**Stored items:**
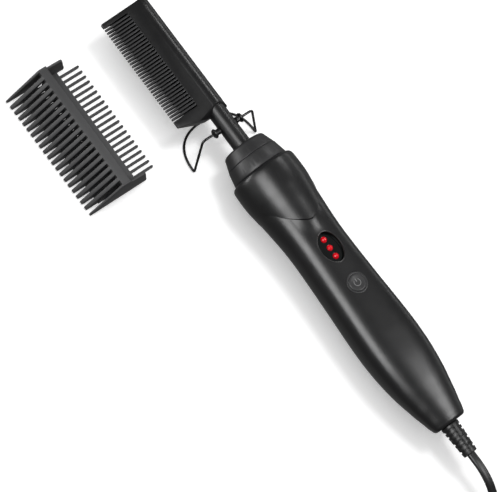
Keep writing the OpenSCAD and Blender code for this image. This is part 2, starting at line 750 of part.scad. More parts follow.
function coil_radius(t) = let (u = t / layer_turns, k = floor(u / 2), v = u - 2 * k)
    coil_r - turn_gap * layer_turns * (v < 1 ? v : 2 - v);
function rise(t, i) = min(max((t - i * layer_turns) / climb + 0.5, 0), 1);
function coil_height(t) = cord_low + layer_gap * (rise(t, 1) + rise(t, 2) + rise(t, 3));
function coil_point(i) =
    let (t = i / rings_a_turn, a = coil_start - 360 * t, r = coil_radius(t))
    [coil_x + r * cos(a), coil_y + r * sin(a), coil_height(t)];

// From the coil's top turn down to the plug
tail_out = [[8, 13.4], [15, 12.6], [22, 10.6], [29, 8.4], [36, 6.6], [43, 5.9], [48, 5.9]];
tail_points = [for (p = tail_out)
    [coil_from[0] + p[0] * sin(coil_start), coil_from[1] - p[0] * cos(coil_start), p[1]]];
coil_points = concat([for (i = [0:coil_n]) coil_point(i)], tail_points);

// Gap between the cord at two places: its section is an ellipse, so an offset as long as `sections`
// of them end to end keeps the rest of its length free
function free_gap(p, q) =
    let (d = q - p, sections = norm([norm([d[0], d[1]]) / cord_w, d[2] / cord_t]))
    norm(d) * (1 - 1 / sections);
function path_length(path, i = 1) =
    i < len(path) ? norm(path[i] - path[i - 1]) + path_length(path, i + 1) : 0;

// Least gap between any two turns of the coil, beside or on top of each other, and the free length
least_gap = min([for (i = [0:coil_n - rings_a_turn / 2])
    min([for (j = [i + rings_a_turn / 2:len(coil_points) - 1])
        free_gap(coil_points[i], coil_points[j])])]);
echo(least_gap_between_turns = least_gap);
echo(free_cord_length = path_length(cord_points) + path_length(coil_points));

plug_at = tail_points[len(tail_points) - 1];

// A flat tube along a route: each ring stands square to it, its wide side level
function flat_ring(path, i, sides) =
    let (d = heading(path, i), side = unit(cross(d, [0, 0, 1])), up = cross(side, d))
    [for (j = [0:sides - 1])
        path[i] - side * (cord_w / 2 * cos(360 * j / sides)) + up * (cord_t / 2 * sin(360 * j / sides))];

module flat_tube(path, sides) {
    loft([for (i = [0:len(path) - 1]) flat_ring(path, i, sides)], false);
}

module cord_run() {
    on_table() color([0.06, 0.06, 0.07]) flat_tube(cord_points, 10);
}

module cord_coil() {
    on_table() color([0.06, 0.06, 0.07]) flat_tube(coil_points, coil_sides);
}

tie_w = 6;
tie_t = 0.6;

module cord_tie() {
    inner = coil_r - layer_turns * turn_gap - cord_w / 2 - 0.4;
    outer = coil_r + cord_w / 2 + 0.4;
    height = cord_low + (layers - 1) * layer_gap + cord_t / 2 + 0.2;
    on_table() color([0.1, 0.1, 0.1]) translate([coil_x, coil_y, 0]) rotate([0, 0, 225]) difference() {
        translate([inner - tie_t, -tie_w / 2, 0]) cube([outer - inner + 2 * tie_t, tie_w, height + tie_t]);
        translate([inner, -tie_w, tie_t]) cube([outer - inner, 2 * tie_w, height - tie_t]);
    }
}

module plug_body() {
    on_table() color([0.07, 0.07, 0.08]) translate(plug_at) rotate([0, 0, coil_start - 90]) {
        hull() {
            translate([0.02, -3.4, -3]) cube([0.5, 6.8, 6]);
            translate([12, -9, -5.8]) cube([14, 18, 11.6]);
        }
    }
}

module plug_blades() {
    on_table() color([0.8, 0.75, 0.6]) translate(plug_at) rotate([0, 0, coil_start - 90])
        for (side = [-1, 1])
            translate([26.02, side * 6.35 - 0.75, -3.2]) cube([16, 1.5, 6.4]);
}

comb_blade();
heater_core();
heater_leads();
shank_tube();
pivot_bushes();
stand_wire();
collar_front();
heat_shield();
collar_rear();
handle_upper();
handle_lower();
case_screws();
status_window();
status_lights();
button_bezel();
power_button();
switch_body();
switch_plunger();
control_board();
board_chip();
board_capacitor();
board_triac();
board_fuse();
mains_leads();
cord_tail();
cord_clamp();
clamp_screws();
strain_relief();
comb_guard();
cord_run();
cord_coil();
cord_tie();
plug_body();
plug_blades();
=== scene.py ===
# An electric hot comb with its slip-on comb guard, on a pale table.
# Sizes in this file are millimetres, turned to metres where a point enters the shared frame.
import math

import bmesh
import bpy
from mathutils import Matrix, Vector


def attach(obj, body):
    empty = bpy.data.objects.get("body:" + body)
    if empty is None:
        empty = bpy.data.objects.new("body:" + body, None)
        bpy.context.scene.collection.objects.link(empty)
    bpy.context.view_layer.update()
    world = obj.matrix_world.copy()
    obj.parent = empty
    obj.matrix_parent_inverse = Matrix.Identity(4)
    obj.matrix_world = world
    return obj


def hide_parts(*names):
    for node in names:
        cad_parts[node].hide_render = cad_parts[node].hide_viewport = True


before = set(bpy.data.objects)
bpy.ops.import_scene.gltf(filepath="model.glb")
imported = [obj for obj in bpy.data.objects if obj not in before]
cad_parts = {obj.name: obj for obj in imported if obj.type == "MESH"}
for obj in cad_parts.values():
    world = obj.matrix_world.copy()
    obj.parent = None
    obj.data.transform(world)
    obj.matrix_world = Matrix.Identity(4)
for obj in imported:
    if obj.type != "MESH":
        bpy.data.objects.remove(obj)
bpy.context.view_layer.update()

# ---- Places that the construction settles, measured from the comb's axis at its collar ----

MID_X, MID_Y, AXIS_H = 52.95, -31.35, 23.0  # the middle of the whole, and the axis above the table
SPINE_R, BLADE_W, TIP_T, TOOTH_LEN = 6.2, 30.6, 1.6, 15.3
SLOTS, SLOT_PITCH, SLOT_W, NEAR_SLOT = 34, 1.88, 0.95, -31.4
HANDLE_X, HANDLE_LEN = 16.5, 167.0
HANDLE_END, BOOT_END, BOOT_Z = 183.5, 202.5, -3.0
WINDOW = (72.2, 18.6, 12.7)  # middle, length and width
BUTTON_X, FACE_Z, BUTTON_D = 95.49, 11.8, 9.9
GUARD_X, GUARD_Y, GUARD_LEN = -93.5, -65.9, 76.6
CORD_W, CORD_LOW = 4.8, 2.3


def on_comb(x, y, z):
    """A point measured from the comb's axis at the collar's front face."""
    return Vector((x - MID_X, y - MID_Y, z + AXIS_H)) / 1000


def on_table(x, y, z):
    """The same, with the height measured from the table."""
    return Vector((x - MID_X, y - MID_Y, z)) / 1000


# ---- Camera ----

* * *

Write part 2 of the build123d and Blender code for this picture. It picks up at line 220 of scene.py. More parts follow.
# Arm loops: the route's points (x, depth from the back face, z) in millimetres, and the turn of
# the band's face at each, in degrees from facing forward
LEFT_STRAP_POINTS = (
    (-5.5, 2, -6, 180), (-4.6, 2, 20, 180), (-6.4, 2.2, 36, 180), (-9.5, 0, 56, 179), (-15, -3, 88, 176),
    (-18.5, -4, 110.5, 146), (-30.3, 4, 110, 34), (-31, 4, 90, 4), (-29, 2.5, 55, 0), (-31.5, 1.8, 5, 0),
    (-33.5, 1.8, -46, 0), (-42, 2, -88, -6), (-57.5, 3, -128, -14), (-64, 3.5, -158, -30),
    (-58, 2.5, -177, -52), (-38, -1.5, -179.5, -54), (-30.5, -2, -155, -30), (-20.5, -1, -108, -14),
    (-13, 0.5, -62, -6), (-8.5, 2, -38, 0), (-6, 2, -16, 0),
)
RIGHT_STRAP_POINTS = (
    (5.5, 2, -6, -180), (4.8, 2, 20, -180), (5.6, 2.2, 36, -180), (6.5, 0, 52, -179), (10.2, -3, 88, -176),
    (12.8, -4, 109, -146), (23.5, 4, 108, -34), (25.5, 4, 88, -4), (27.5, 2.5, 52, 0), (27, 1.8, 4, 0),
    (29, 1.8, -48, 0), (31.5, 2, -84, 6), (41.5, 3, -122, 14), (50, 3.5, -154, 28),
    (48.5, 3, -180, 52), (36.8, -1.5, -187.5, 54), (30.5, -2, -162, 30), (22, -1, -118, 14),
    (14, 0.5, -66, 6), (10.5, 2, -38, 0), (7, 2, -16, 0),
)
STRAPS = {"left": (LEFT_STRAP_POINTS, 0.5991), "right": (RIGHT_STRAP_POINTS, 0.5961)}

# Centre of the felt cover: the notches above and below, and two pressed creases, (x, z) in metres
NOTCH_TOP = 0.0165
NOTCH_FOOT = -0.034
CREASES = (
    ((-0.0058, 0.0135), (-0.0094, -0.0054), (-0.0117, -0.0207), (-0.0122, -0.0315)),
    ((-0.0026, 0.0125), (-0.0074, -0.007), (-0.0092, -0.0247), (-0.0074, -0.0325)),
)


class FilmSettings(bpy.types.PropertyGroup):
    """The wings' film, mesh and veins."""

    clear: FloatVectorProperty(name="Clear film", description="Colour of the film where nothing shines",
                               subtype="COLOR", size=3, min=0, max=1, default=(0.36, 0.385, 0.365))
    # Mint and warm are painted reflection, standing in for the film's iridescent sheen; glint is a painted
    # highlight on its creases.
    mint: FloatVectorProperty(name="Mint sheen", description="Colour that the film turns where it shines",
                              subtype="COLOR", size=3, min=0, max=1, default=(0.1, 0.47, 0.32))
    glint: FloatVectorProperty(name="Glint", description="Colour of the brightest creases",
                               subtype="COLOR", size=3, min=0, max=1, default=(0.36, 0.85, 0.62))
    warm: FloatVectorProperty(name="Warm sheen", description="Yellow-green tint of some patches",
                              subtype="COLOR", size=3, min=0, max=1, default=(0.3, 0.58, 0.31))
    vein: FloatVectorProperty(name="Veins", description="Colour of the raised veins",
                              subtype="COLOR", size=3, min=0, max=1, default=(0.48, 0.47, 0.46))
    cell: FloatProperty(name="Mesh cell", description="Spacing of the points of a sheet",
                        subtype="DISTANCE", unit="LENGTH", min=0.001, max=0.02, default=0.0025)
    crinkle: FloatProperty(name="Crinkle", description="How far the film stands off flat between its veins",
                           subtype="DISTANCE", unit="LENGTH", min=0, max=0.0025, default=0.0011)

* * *

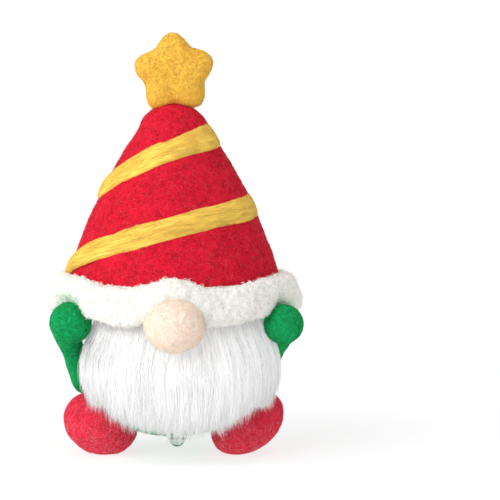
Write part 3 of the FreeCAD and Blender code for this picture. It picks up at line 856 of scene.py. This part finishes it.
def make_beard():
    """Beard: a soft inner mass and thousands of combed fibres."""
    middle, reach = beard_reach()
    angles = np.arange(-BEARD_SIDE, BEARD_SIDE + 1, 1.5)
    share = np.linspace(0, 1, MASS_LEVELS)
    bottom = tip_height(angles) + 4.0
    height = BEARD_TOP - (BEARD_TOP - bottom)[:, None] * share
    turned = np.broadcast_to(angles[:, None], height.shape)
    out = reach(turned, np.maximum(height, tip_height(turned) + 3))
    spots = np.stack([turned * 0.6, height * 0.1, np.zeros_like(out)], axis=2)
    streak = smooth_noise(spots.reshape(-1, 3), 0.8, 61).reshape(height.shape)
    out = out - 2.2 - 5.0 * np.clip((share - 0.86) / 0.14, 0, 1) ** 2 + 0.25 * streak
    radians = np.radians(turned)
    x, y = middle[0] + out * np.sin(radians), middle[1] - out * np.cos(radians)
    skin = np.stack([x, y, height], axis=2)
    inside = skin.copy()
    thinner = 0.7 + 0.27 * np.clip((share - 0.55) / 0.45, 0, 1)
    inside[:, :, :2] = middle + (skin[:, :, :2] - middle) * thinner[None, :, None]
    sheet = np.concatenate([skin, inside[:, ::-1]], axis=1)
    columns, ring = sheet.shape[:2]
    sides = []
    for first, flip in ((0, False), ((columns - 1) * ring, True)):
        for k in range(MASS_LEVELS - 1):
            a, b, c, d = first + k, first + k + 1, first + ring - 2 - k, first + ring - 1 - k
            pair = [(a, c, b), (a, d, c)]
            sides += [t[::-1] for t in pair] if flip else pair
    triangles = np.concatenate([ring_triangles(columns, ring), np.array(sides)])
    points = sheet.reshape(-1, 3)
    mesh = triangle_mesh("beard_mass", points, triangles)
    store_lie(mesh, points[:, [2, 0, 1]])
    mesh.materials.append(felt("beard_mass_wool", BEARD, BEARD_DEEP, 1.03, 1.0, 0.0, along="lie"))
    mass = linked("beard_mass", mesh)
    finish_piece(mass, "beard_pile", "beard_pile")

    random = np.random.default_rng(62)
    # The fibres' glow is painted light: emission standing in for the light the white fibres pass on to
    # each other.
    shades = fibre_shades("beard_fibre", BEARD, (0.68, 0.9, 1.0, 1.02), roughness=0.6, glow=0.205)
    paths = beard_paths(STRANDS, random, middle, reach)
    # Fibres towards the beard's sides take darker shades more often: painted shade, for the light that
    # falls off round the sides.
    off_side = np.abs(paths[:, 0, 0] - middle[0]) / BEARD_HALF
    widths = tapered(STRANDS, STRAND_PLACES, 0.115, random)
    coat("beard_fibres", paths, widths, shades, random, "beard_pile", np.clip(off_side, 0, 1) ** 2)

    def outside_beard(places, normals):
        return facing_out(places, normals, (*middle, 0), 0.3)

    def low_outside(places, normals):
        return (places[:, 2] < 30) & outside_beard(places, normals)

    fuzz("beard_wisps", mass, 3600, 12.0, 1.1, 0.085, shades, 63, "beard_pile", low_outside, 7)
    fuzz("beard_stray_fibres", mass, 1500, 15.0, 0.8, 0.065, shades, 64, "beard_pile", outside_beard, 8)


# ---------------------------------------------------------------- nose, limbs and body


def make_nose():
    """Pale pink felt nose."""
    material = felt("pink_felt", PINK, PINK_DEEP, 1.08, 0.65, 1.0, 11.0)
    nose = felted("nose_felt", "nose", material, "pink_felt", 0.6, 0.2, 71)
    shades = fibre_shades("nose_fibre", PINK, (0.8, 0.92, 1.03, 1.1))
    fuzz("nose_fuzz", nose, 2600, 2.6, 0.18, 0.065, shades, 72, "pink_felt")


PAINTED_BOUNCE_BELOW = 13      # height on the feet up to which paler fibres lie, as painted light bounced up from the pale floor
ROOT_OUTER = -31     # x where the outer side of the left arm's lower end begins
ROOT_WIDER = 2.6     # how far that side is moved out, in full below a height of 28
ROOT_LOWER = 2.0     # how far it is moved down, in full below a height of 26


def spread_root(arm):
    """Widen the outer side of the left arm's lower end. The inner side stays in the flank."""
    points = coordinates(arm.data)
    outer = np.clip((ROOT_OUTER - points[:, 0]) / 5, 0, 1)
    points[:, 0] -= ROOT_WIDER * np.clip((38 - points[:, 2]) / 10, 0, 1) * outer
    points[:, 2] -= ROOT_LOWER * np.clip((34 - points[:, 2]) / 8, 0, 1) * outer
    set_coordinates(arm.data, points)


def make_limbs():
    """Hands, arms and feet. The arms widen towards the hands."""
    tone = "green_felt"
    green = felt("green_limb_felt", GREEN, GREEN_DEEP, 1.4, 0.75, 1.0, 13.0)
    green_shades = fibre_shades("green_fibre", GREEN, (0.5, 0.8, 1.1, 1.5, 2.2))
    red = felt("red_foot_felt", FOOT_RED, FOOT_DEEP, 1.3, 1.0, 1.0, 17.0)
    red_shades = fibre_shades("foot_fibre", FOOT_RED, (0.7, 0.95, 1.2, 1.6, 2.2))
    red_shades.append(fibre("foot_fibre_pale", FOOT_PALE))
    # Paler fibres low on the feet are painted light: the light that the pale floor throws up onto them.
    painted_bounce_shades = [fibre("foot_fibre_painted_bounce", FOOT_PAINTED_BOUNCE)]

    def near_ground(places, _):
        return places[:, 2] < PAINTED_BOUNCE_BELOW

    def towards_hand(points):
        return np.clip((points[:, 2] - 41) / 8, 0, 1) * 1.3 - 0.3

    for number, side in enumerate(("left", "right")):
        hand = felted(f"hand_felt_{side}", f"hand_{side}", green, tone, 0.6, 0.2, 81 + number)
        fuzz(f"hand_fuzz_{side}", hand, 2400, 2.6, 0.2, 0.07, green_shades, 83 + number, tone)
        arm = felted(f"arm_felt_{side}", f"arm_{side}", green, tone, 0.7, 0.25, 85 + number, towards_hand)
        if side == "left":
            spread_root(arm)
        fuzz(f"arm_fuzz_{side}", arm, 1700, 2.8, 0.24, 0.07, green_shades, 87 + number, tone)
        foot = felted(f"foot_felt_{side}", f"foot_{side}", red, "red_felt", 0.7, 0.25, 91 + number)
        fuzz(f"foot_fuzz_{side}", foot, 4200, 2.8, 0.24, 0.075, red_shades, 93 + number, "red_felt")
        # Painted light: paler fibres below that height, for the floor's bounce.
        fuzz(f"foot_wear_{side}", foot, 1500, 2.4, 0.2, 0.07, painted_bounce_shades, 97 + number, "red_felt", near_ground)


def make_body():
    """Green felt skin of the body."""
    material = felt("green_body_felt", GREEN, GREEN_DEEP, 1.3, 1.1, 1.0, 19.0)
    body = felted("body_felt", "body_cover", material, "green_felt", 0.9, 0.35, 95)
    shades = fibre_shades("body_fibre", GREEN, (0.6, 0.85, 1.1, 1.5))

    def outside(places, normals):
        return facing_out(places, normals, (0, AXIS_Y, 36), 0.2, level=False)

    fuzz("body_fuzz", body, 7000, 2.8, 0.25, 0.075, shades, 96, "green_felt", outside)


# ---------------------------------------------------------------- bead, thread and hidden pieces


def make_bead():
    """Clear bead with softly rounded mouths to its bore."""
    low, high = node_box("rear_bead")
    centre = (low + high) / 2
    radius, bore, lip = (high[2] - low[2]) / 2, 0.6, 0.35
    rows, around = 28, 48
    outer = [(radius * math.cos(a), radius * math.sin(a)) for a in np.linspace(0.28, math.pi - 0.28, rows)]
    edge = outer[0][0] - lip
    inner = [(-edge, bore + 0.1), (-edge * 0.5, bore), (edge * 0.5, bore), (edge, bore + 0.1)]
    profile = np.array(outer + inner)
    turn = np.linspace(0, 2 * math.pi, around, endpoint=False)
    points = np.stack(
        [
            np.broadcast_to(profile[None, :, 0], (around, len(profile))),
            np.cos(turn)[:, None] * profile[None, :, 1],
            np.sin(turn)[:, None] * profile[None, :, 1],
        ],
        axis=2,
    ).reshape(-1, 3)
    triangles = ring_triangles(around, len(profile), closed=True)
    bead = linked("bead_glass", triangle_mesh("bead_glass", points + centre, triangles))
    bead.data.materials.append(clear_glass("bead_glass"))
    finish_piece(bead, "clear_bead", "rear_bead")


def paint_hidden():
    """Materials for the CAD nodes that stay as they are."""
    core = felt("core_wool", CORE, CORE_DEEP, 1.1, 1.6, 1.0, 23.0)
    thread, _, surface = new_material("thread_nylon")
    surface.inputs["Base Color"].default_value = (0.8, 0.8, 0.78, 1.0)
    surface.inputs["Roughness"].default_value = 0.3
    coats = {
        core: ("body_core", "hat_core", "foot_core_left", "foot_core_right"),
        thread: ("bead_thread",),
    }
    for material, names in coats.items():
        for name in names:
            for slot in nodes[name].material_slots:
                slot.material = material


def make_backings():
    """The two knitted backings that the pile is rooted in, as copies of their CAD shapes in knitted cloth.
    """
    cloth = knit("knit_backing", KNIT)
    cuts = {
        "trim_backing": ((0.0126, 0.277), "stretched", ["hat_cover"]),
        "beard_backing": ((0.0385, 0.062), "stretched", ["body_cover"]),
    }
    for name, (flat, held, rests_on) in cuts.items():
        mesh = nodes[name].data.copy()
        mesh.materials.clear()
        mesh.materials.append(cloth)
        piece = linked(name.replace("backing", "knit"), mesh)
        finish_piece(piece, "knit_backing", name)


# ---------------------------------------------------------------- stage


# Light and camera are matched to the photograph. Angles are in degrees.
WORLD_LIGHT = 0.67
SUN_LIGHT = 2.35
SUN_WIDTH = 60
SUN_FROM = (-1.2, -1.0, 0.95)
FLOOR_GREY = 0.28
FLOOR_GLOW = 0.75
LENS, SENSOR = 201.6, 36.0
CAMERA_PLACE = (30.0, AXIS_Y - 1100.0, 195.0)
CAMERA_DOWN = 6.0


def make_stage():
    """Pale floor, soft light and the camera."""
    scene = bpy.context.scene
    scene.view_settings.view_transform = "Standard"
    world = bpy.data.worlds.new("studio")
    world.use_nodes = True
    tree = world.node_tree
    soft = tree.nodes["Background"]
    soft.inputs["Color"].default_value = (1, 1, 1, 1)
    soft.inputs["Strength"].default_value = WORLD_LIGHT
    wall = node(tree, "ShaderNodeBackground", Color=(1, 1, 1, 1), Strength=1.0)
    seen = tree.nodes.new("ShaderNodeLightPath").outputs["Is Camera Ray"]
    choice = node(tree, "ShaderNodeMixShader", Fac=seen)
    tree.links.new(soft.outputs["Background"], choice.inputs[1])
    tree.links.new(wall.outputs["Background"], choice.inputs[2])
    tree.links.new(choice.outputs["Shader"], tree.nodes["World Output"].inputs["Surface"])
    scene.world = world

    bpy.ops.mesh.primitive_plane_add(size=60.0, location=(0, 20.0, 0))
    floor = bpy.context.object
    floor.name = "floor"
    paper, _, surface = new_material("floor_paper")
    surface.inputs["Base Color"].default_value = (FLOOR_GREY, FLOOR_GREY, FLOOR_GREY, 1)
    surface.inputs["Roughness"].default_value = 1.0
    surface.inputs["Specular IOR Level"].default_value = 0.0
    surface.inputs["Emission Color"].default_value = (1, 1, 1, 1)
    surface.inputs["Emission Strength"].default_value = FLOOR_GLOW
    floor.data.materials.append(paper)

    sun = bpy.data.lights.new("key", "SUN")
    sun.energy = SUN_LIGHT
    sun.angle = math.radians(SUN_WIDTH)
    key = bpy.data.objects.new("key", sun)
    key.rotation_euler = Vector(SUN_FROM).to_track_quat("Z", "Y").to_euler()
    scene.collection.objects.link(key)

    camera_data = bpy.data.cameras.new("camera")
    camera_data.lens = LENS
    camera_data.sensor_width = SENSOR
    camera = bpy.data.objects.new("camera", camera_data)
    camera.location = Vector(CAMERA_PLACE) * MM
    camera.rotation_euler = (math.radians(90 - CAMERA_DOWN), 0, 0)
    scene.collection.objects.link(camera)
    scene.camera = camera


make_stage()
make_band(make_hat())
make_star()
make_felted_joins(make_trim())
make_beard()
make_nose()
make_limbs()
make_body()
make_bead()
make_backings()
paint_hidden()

**Direction:**
Emit only the lines from the one containing "Keep writing the" through the one containing "i < len(path)", copied exactly.

**Result of the task:**
Keep writing the OpenSCAD and Blender code for this image. This is part 2, starting at line 750 of part.scad. More parts follow.
function coil_radius(t) = let (u = t / layer_turns, k = floor(u / 2), v = u - 2 * k)
    coil_r - turn_gap * layer_turns * (v < 1 ? v : 2 - v);
function rise(t, i) = min(max((t - i * layer_turns) / climb + 0.5, 0), 1);
function coil_height(t) = cord_low + layer_gap * (rise(t, 1) + rise(t, 2) + rise(t, 3));
function coil_point(i) =
    let (t = i / rings_a_turn, a = coil_start - 360 * t, r = coil_radius(t))
    [coil_x + r * cos(a), coil_y + r * sin(a), coil_height(t)];

// From the coil's top turn down to the plug
tail_out = [[8, 13.4], [15, 12.6], [22, 10.6], [29, 8.4], [36, 6.6], [43, 5.9], [48, 5.9]];
tail_points = [for (p = tail_out)
    [coil_from[0] + p[0] * sin(coil_start), coil_from[1] - p[0] * cos(coil_start), p[1]]];
coil_points = concat([for (i = [0:coil_n]) coil_point(i)], tail_points);

// Gap between the cord at two places: its section is an ellipse, so an offset as long as `sections`
// of them end to end keeps the rest of its length free
function free_gap(p, q) =
    let (d = q - p, sections = norm([norm([d[0], d[1]]) / cord_w, d[2] / cord_t]))
    norm(d) * (1 - 1 / sections);
function path_length(path, i = 1) =
    i < len(path) ? norm(path[i] - path[i - 1]) + path_length(path, i + 1) : 0;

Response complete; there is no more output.